The multi-textural layers spun out by the myriad talent have influenced the face of music itself, and electronic musicianship in particular. Any modern day electronic artists who has not been influenced by at least one Warp Record is suspect, and this critic suggests a universal boycott on said "artists" until they better acquaint themselves with the progenitors of their own namesake.
Not nearly the least of these talents is the team of Ed Handley and Andy Turner who, along with M.I.A. Warphead Ken Downie, formed Black Dog Productions in the late 1980s. When Handley and Turner decided to pardon themselves from their groundbreaking ambient dance work with Downie, they renamed themselves Plaid and put out a string of stellar material, most amply collected on their double album, "Trainer."
Having acquired the blessing of Trent Reznor's Nothing Records as a U.S. distributor, Plaid received considerable attention for their deserving late 1990s work.
"Spokes" does not function as the next logical step in the string of brilliant releases, but that does not mean that it does not contain its own strokes of genius. The problem seems to lie in the fact that "Spokes" does not seem to be stepping (or bicycling) anywhere. It basically assumes some of the territory that has already been stepped (but not overstepped) in, from Handley and Turner's Black Dog days to their most recent "Double Figure" album.
Is it right to chastise a group for sticking to a formula that works, especially when it can really work in such monumental strides as the dark symphonies that Plaid compose? Not every album has to expand the genre, per se. Yet at the same time, it seems that if bands like the multitudes in the Warp milieu were putting out albums sounding like "Trainer" all the time, it might make "Trainer" seem a little less special.
That's not to say "Spokes" will soil your old Plaid albums with more-of-the-sameness. Fans will be emerging themselves in the phantasmagoric, organic Orbital-y closer "Quick Emix" on headphones for as long as mandated by the timeless track. The hyperphonic low-end sprawl of "Crumax Rins" provides a similar transcendent experience with synthesized sounds that sound somehow more distant and more primitive than the guitars and bells they are trying to emulate. The drones of amorphous soundscapes brewing in the backdrop of the track may take several months of delicate, intimate listening to unravel completely. None of this is particularly newsworthy for those familiar with the duo's perfectionist knack for intricate processing.
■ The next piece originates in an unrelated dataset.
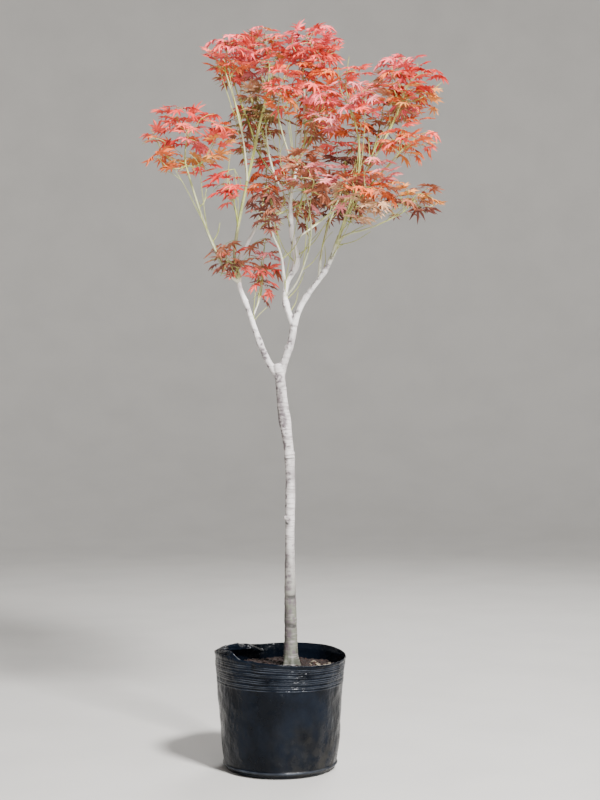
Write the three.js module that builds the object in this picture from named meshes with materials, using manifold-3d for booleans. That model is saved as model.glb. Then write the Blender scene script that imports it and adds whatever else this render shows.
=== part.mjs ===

What it really comes down to is whether one would choose to review a Warp record for those in the know or whether one should assume that the listener is approaching a product for which they are unaware of the persistent quality control behind its elaborate history.
For those in the know, "Spokes" is the next project from Plaid. As always, it is a fascinating work of careful and intentional design, but it is unremarkable in the larger context of a band who could not sneeze in the midst of recording a track without considering the depth that some flange and EQ on that sneeze might bring to the holistic picture of that particular track.
It doesn't matter what I say, though, because you will want to buy the album for the good stuff anyway; despite the good-to-bad ratio, Plaid's good stuff is always that good.
For those not in the know, "Spokes" is sonic genius from our knob-twiddling boys, but as a primer it may not be the best example of what they are capable of. Those looking for a "special" album may want to look toward "Rest Proof Clockwork" or "Trainer" instead.
However, "Spokes" should certainly wow those not in the know (or those who think that Aphex Twin came out of a vacuum). "Upona" is a more tense piece whose electrobass gets so tangled sometimes that, like something off of Autechre's "LP5," the beat seems to have trouble keeping up with it. Unlike their scrambled signal worshipping peers in Autechre, though, Plaid have a delectable ear for haunting melody that saves the track from the throes of glitch-level obscurity inside an album that froths with hot spots of shimmer and beauty.
They also do not obsess themselves in spacey ambient harmonics enough to doom themselves into a frenetic mid-90s Orb imitator resurgence. For all their electronics, the textures that Plaid elicit on "Spokes" fall far out of the wired plain of modernity's tech-obsessed gadgetry. One of the biggest criticisms of the duo is their inability to let go of their steel drums, but even pondering music like the kind on "Spokes" with any number of cheesy drum machine presets sets a curdling feeling in one's stomach.
On a fidgety song like "Zeal," they come off like a cleaner, symphonic Einsturzende Neubauten. The only thing is that the raw materials Neubauten may have used for their track have not been invented yet.
Composition-wise, the godfathers of musique concrete and mainstream mainstays alike should be able to examine a track like the hopelessly pretty "B Born Droid" with the same awe and splendor that a first-time listener would. In the sphere of dance music, it rises from a whisper to showers of light onto a thousand twinkle-eyed kids on mood enhancing drugs. As a work of art, the track stands as a densely-layered, deliciously produced, well thought-out, and sparkling pinnacle of creative expression, which, for Plaid, is nothing out of the ordinary at all.